Techniques

stereomicroscopy

Honorable Mention
2013 Small World In Motion Competition

Dr. Ward B. Strong

BC Ministry of Forests, Lands and Natural Resource Operations
Vernon, British Columbia, Canada

Subject Matter:

An egg mass of the spruce budworm, Choristoneura occidentalis, hatching over a 2-hour time period. The egg mass is affixed to a needle of a Douglas fir tree

- see: Egg (15x)
Technique:

Stereomicroscopy with time-lapse photography


see: stereomicroscopy

To the naked eye, there’s nothing exciting or even noticeable about the tiny egg mass on a spruce needle. But look a little closer, at just the right time, and you might just see something fascinating.

Dr. Ward Strong of Vernon, Canada happened to be in the right place at the right time, looking at a specific spruce needle. The result? An enthralling stop-motion video featuring fifty spruce budworms hatching simultaneously from an egg mass, chewing their way out as individual larvae. Through use of a Greenough Stereo Microscope at 15x magnification paired with a Nikon D90 controlled with a computer to take pictures every five seconds, Dr. Strong was able to capture about 1400 images, which he then assembled into a movie at twenty frames per second. “What I think is amazing is when you’re looking at these by eye, in real time, it happens very slowly, over two hours. It’s an inconspicuous egg mass on a spruce needle; you wouldn’t notice it,” says Dr. Strong. “But speed it up, you see how truly fascinating it is. Simultaneously it froths and bubbles, as each budworm begins squirming and wiggling to escape.”

Spruce budworms lay their eggs in summer and hatch in August, producing only a single generation each year. Once they escape the egg mass, each tiny larva burrows into a needle and spends the winter there, safe from natural enemies and the elements. In spring, it resumes feeding on the tree. It’s these feeding habits that caught the attention of Dr. Strong and his research team, who for the past three years have studied the genomics of pest resistance in trees in collaboration with University of British Columbia in Vancouver.
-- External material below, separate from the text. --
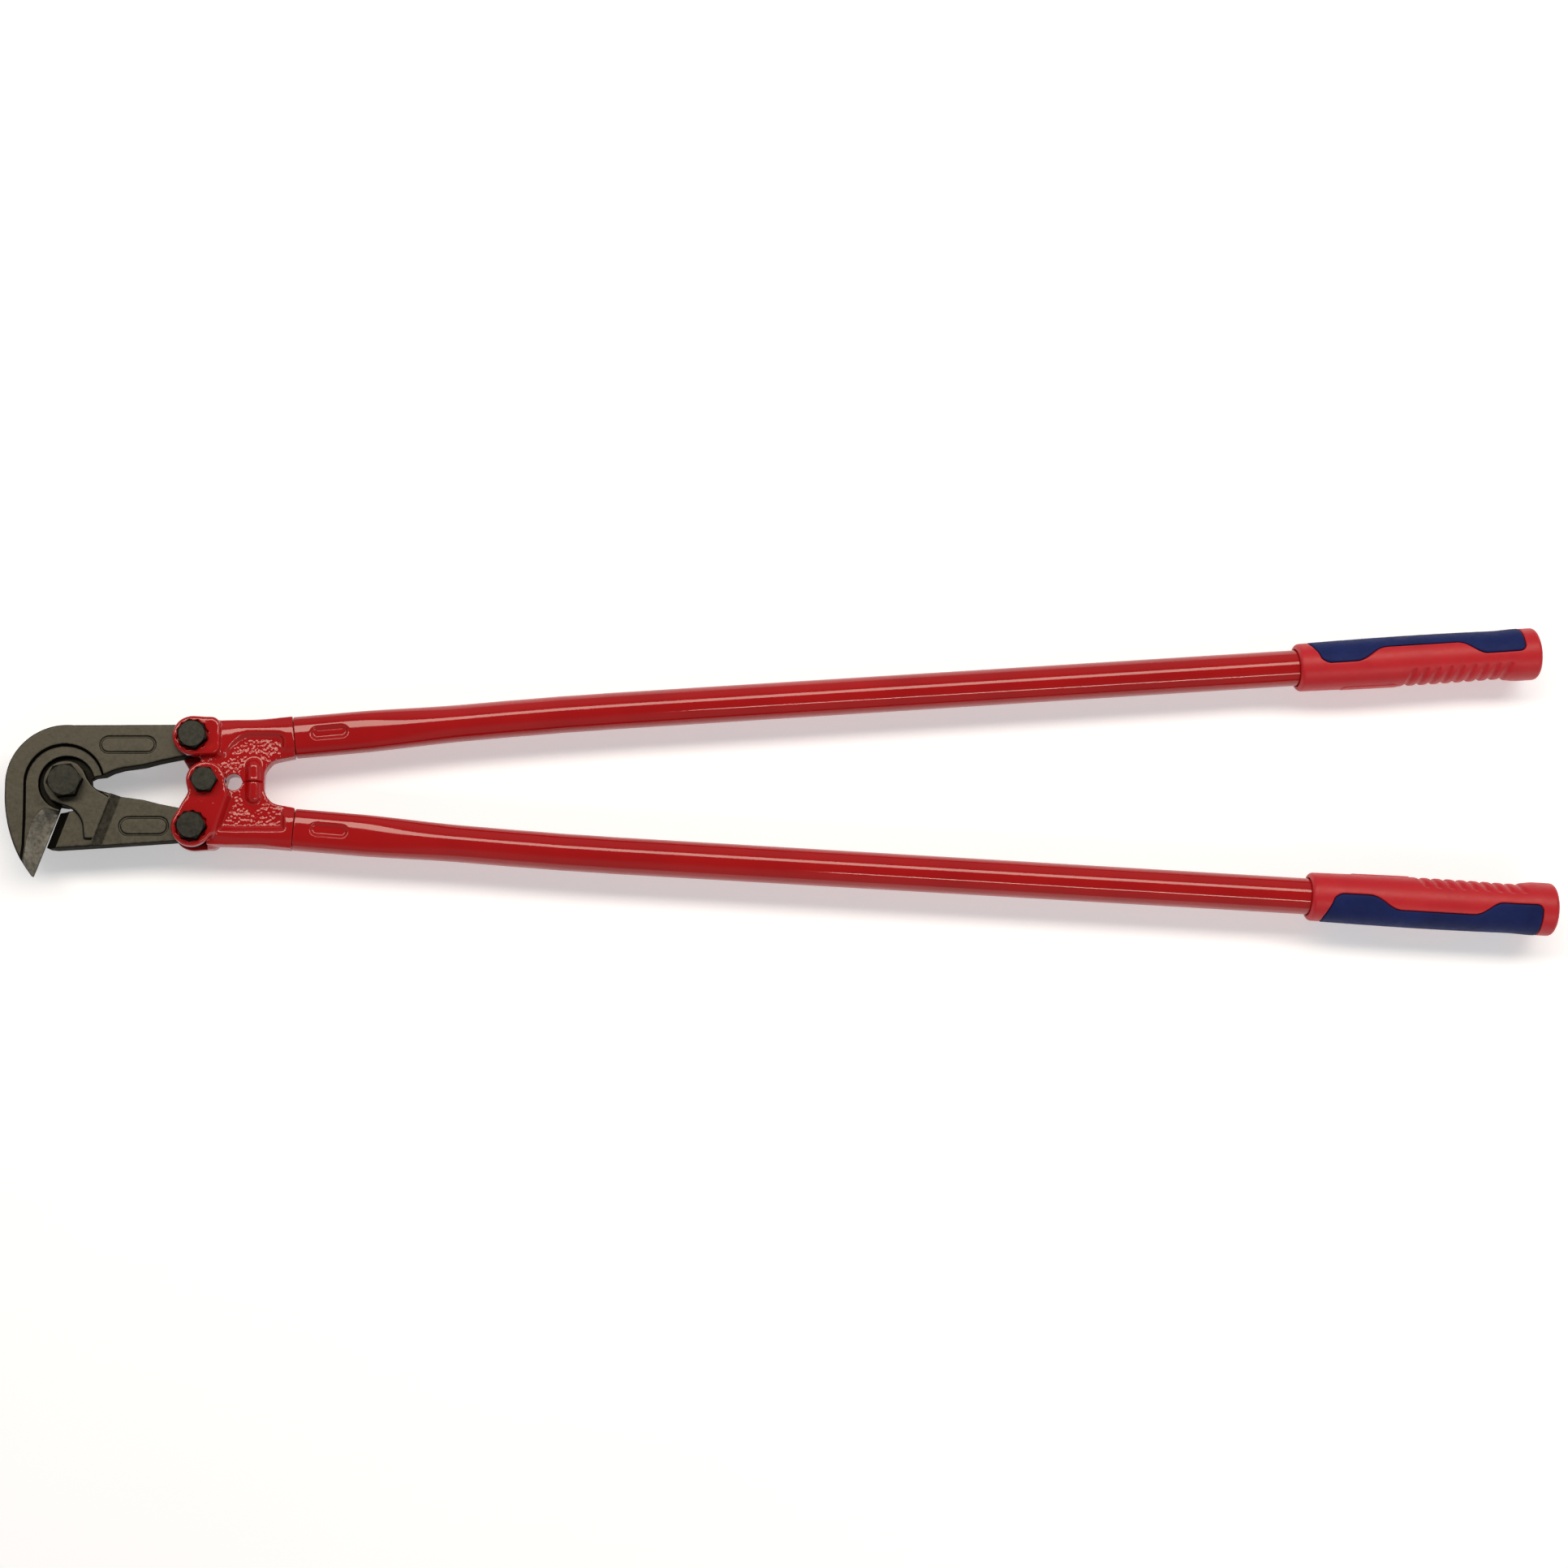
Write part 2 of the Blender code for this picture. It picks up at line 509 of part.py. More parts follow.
def make_lever(name, parent, side, bolt_turn, finish):
    """One lever casting; side is 1 for the upper lever, or -1 for the lower one."""
    adjuster = (-ADJUSTER_AHEAD, ADJUSTER_SIDE, 0)
    lever = plate(name, web_outline(), -WEB_HALF, WEB_HALF, parent)
    rim = plate(name + "_rim", rim_outline(), -RIM_HALF, RIM_HALF, parent)
    boss = plate(name + "_boss", boss_outline(), WEB_HALF - 1.5 * MM, BOSS_HALF, parent, adjuster)
    link = plate(name + "_link", link_outline(), -BOSS_HALF, -WEB_HALF + 0.5 * MM, parent)
    centre = cylinder(name + "_centre_boss", CENTRE_BOSS_RADIUS - 2 * INSET, -BOSS_HALF + 1 * MM, -LAP, parent)
    added = [rim, boss, link, centre, stop_boss(name + "_stop", parent), spigot(name + "_spigot", parent)]
    slot = plate(name + "_slot", slot_outline(), -JAW_HALF - GAP, JAW_HALF + GAP, parent, adjuster)
    lap = cylinder(name + "_lap", CENTRE_BOSS_RADIUS + RUNNING, -LAP, BOSS_HALF + 8 * MM, parent)
    eyelet = cylinder(name + "_eyelet", EYELET_RADIUS, -20 * MM, 20 * MM, parent, (EYELET_PLACE, 0, 0))
    centre_bore = cylinder(name + "_centre_bore", CENTRE_SHANK + GAP, -20 * MM, 20 * MM, parent,
                           sides=SMALL_SIDES)
    bore = cylinder(name + "_bore", ADJUSTER_SHANK + GAP, -20 * MM, 20 * MM, parent, adjuster, SMALL_SIDES)
    floor = BOSS_HALF - RECESS_DEPTH
    radius = ADJUSTER_FLATS / math.sqrt(3) + GAP * 2
    levels = (floor, floor + 8 * MM) if side > 0 else (-floor - 8 * MM, -floor)
    recess = plate(name + "_recess", star_points(radius, bolt_turn * side), *levels, parent, adjuster)
    removed = [slot, lap, eyelet, centre_bore, bore, recess]
    if side < 0:
        turn_over([lever, *added, *removed])
    join(lever, *added)
    cut(lever, *removed)
    paint(finish, lever)


# Handles

def tube_section(distance):
    """Half width and half depth of the tube at this distance from the seam."""
    share = min(1, max(0, (distance - SPIGOT_LENGTH) / (FRONT_RUN - BEND_LENGTH - SPIGOT_LENGTH)))
    ease = share * share * (3 - 2 * share)
    width = OVAL_HALF_WIDTH + (TUBE_RADIUS - OVAL_HALF_WIDTH) * ease
    return width, OVAL_HALF_DEPTH + (TUBE_RADIUS - OVAL_HALF_DEPTH) * ease


def tube_point(distance):
    """Place and direction on the tube's middle line, with an even bend between the two straight runs."""
    bend = (distance - FRONT_RUN) / BEND_LENGTH + 0.5
    share = min(1, max(0, bend))
    slope = FRONT_SLOPE + (REAR_SLOPE - FRONT_SLOPE) * share
    start = Vector((SEAM_PLACE, SEAM_SIDE))
    first = Vector((math.cos(FRONT_SLOPE), math.sin(FRONT_SLOPE)))
    second = Vector((math.cos(REAR_SLOPE), math.sin(REAR_SLOPE)))
    place = start + first * min(distance, FRONT_RUN) + second * max(distance - FRONT_RUN, 0)
    sag = (first - second) * BEND_LENGTH / 2 * max(0, 0.25 - (share - 0.5) ** 2)
    return place - sag, slope


def make_tube(name, parent, finish):
    end = FRONT_RUN + REAR_RUN + GRIP_LENGTH - GRIP_END_WALL - GAP
    bend_start = FRONT_RUN - BEND_LENGTH / 2
    places = [GAP, SPIGOT_LENGTH] + [SPIGOT_LENGTH + 58 * MM * step / 3 for step in (1, 2, 3)]
    places += [bend_start + BEND_LENGTH * step / 4 for step in range(5)] + [end]
    stations = []
    for distance in places:
        centre, slope = tube_point(distance)
        stations.append((tuple(centre), (-math.sin(slope), math.cos(slope)), *tube_section(distance)))
    tube = loft(name, stations, parent, TUBE_SIDES, TUBE_WALL)
    paint(finish, tube)


def grip_radius(distance):
    """Outer radius of the grip at this distance from its front."""
    waist = GRIP_LENGTH * 0.82
    if distance < waist:
        share = distance / waist
        return GRIP_FRONT_RADIUS + (GRIP_PALM_RADIUS - GRIP_FRONT_RADIUS) * math.sin(share * 2.6)
    share = min(1, (distance - waist) / (GRIP_LENGTH * 0.1))
    low = GRIP_FRONT_RADIUS + (GRIP_PALM_RADIUS - GRIP_FRONT_RADIUS) * math.sin(2.6)
    return low + (GRIP_END_RADIUS - low) * share * share * (3 - 2 * share)


def grip_side(offset):
    """Outer side of the grip, from the rear to the front, moved out by offset."""
    rear = GRIP_LENGTH - GRIP_END_ROUND
    places = [rear - (rear - 1.5 * MM) * step / 12 for step in range(13)]
    return [(grip_radius(place) + offset, place) for place in places]


def soft_zone(offset):
    """Outline of the soft inlay seen from the front: distance along the grip and side, grown by offset."""
    lobe = INLAY_LOBE_SIDE - offset
    waist = INLAY_WAIST_SIDE - offset
    start = 13 * MM - offset
    end = GRIP_LENGTH - 19.5 * MM + offset
    top = GRIP_END_RADIUS + 6 * MM
    return [(start, top), (start + 2 * MM, lobe + 4.5 * MM), (start + 8 * MM, lobe),
            (42 * MM + offset, lobe), (56 * MM + offset, waist), (104 * MM - offset, waist),
            (117 * MM - offset, lobe), (end - 5 * MM, lobe), (end, lobe + 3 * MM), (end, top)]


def zone_cutter(name, parent, offset):
    """Prism over the soft inlay's outline, laid along the grip."""
    outline = [(side, distance) for distance, side in soft_zone(offset)]
    zone = plate(name, outline, -30 * MM, 30 * MM, parent)
    zone.data.transform(Matrix(((0, 0, 1, 0), (1, 0, 0, 0), (0, 1, 0, 0), (0, 0, 0, 1))))
    return zone


def make_grip(name, parent, hard, soft):
    """Grip with its soft inlay on the outer side. Z of the holder runs along the handle, Y points out."""
    bore = TUBE_RADIUS + GAP
    rear = GRIP_LENGTH
    floor = GRIP_LENGTH - GRIP_END_WALL
    corner = GRIP_END_ROUND * 0.29
    profile = [(0, rear), (GRIP_END_RADIUS - GRIP_END_ROUND, rear), (GRIP_END_RADIUS - corner, rear - corner)]
    profile += grip_side(0)
    profile += [(GRIP_FRONT_RADIUS - 1 * MM, 0), (bore, 0), (bore, floor), (0, floor)]
    grip = turned(name, profile, parent)
    outer = [(radius, place) for radius, place in grip_side(0) if 6 * MM < place < rear - 8 * MM]
    under = [(radius - INLAY_DEPTH, place) for radius, place in reversed(outer)]
    inlay = turned(name + "_inlay", outer + under, parent, closed=True)
    proud = [(radius + 4 * MM, place) for radius, place in outer]
    deeper = [(radius - INLAY_DEPTH - GAP, place) for radius, place in reversed(outer)]
    pocket = turned(name + "_pocket", proud + deeper, parent, closed=True)
    combine(pocket, zone_cutter(name + "_pocket_zone", parent, GAP), "INTERSECT")
    combine(inlay, zone_cutter(name + "_inlay_zone", parent, 0), "INTERSECT")
    cut(grip, pocket)
    paint(hard, grip)
    paint(soft, inlay)


# Fasteners

def hexagon(name, flats, low, high, parent, place, turn_degrees, top=True, bottom=False):
    """Hexagonal prism with its corners turned off at the ends that are asked for."""
    corner = flats / math.sqrt(3)
    outline = arc((0, 0), corner, turn_degrees, turn_degrees + 300, 5)
    prism = plate(name, outline, low, high, parent, place)
    inside = flats / 2 * CHAMFER_CIRCLE - 1 * MM
    outside = corner + 1 * MM
    above = high + CHAMFER_RISE * 1 * MM
    below = low - CHAMFER_RISE * 1 * MM
    fall = CHAMFER_RISE * (outside - inside)
    profile = [(0, above), (inside, above), (outside, above - fall)] if top else [(0, above), (outside, above)]
    profile += [(outside, below + fall), (inside, below), (0, below)] if bottom else [(outside, below), (0, below)]
    combine(prism, turned(name + "_chamfer", profile, parent, place, sides=SMALL_SIDES), "INTERSECT")
    return prism


def washer(name, hole, outer, high, parent, place, finish):
    profile = [(outer, high), (outer, high - WASHER_THICKNESS), (hole, high - WASHER_THICKNESS), (hole, high)]
    ring = turned(name, profile, parent, place, sides=SMALL_SIDES, closed=True)
    paint(finish, ring)


def fastener(name, parent, place, flats, head_low, head_height, shank, thread, back, turn, finish, reach=None):
    """Bolt from the front with a washer and a nut behind; back is the surface that the washer faces."""
    washer_high = back - GAP
    nut_high = washer_high - WASHER_THICKNESS - GAP
    nut_low = nut_high - thread * 2 * NUT_SHARE
    bolt = hexagon(name, flats, head_low, head_low + head_height, parent, place, turn)
    shoulder = back if thread < shank else nut_low - TAIL
    join(bolt, cylinder(name + "_shank", shank, shoulder, head_low + 1 * MM, parent, place, SMALL_SIDES))
    if thread < shank:
        join(bolt, cylinder(name + "_thread", thread, nut_low - TAIL, shoulder + 1 * MM, parent, place,
                            SMALL_SIDES))
    washer(name + "_washer", thread + GAP, reach or flats / math.sqrt(3) + 1 * MM, washer_high, parent, place,
           finish)
    nut = hexagon(name + "_nut", flats, nut_low, nut_high, parent, place, turn + NUT_TURN, False, True)
    cut(nut, cylinder(name + "_nut_bore", thread + GAP, nut_low - 1 * MM, nut_high + 1 * MM, parent, place,
                      SMALL_SIDES))
    paint(finish, bolt, nut)
    return nut_low - TAIL


# Assembly

def build():
    red_paint = material("red_paint", (0.48, 0.012, 0.012), 0.28, 0.0)
    jaw_steel = material("phosphated_steel", (0.065, 0.062, 0.048), 0.5, 0.6)
    bolt_steel = material("dark_bolt_steel", (0.05, 0.055, 0.045), 0.45, 0.6)
    red_plastic = material("red_plastic", (0.7, 0.016, 0.03), 0.4, 0.0)
    blue_rubber = material("blue_rubber", (0.018, 0.03, 0.14), 0.75, 0.0)
    rear_nut = -BOSS_HALF - 2 * GAP - WASHER_THICKNESS
    lowest = rear_nut - ADJUSTER_THREAD * 2 * NUT_SHARE - TAIL
    grip_end = tube_point(FRONT_RUN + REAR_RUN + GRIP_LENGTH)[0].x
    grip_end += (GRIP_END_RADIUS - GRIP_END_ROUND) * math.sin(REAR_SLOPE)
    head_end = -JAW_PIVOT_AHEAD - HOOK_BACK_RADIUS
    middle = (grip_end + head_end) / 2
    root = empty("bolt_cutter", (-middle, 0, -lowest))
    sides = (("upper", 1), ("lower", -1))
    for label, side in sides:
        turn = (0, 0, 0) if side > 0 else (math.pi, 0, 0)
        holder = empty(label + "_handle", (0, 0, 0), root, turn)
        make_lever(label + "_lever", root, side, BOLT_TURN[label], red_paint)
        make_tube(label + "_tube", holder, red_paint)
        start, slope = tube_point(FRONT_RUN + REAR_RUN)
        along = Matrix.Rotation(slope, 4, "Z") @ Matrix(((0, 0, 1, 0), (0, 1, 0, 0), (-1, 0, 0, 0), (0, 0, 0, 1)))
        grip_holder = empty(label + "_grip_axis", (start.x, start.y, 0), holder, along.to_euler())
        make_grip(label + "_grip", grip_holder, red_plastic, blue_rubber)
        hinge = empty(label + "_adjuster_axis", (-ADJUSTER_AHEAD, side * ADJUSTER_SIDE, 0), root)
        fastener(label + "_adjuster", hinge, (0, 0, 0), ADJUSTER_FLATS, BOSS_HALF - RECESS_DEPTH + GAP,
                 ADJUSTER_HEAD, ADJUSTER_SHANK, ADJUSTER_THREAD, -BOSS_HALF, BOLT_TURN[label], bolt_steel)
        if side > 0:
            jaw, back_bevel = make_hook_jaw(hinge, jaw_steel)
            cut(jaw, back_bevel)
        else:
            make_lower_jaw(hinge, jaw_steel)
    fastener("centre_bolt", root, (0, 0, 0), CENTRE_FLATS, BOSS_HALF + GAP, CENTRE_HEAD, CENTRE_SHANK,
             CENTRE_SHANK, -BOSS_HALF, 0, bolt_steel)
    jaw_place = (-JAW_PIVOT_AHEAD, 0, 0)
    fastener("jaw_bolt", root, jaw_place, JAW_FLATS, CHEEK_TOP + GAP, JAW_HEAD, JAW_SHANK, JAW_SHANK,
             -JAW_HALF, JAW_BOLT_TURN, bolt_steel, HUB_RADIUS - 0.7 * MM)


def clear_scene():
    for old in list(bpy.data.objects):
        bpy.data.objects.remove(old, do_unlink=True)


clear_scene()
MODEL = bpy.data.collections.new("bolt_cutter")
CUTTERS = bpy.data.collections.new("cutters")
bpy.context.scene.collection.children.link(MODEL)
bpy.context.scene.collection.children.link(CUTTERS)
build()
bpy.context.view_layer.update()
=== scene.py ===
"""Looks of the bolt cutter. Cast, forged and moulded pieces are made as distance fields and skinned, the
tubes are lofted, and the turned and hexagonal fasteners stay as they are in the frame."""

import json
import math

import bmesh
import bpy
import numpy as np
from mathutils import Matrix, Vector


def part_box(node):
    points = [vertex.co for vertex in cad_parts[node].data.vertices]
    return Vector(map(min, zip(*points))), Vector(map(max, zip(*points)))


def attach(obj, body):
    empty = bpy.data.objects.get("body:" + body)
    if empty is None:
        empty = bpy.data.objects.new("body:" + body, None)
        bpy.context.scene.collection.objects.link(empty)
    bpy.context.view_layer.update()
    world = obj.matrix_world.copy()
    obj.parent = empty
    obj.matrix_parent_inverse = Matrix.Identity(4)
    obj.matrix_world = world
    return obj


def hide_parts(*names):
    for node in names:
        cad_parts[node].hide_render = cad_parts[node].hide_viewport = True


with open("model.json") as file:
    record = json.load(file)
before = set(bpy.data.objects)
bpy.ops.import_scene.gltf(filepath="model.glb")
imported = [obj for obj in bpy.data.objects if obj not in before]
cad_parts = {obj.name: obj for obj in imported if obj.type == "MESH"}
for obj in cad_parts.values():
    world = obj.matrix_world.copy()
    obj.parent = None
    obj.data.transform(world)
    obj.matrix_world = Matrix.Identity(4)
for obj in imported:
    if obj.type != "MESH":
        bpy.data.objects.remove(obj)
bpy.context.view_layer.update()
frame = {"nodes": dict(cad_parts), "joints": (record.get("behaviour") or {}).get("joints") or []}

MM = 0.001
HINGES = {joint["name"]: Vector(joint["pos_m"]) for joint in frame["joints"]}
CENTRE = HINGES["handle_hinge"]
UPPER_ADJUSTER = HINGES["hook_jaw_hinge"]
AHEAD = CENTRE.x - UPPER_ADJUSTER.x
ASIDE = UPPER_ADJUSTER.y
JAW_BOLT_LOW, JAW_BOLT_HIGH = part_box("jaw_bolt_washer")
JAW_PIVOT = CENTRE.x - (JAW_BOLT_LOW.x + JAW_BOLT_HIGH.x) / 2
SEED = 7
FAR = 1                         # a level outside every piece
STEEL_CELL = 0.36 * MM          # cells of the skinned castings and forgings
GRIP_CELL = 0.42 * MM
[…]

Thanks to increasingly rapid climate change, trees are becoming less and less adapted to the places they live – and therefore more susceptible to pests and insects such as spruce budworms.  While some trees are more resistant to pests than others, Dr. Strong’s team noted that the current breeding system is too slow to keep up with the changing climate.  They set out to assist this process with genomic marker assisted selection – a brand-new mechanism they hope will someday improve breeding in trees that are resistant to pests.  Spruce budworms such as those captured in Dr. Strong’s winning entry have been vital to this study, as researchers observed which trees the budworms prefer to feed upon, and which trees are resistant.  Identifying markers in the tree DNA that correlate with weevil resistance will ultimately speed the process of breeding weevil-resistant trees, thus improving our ability to respond to climate change. As a model system for a new technology, this project also promises applications in breeding for any desirable trait in trees.

According to Dr. Strong, this winning video captures more than just the research behind it.  “As a scientist with a passion for the arts, photography through microscopes has been a very strong theme in my life and career,” says Dr. Strong.  “I’m enthralled with the opportunity provided by this technology, to show the world what is happening under the microscope. There’s an astounding, beautiful, fascinating world under there… if we only take a moment to look a little closer.”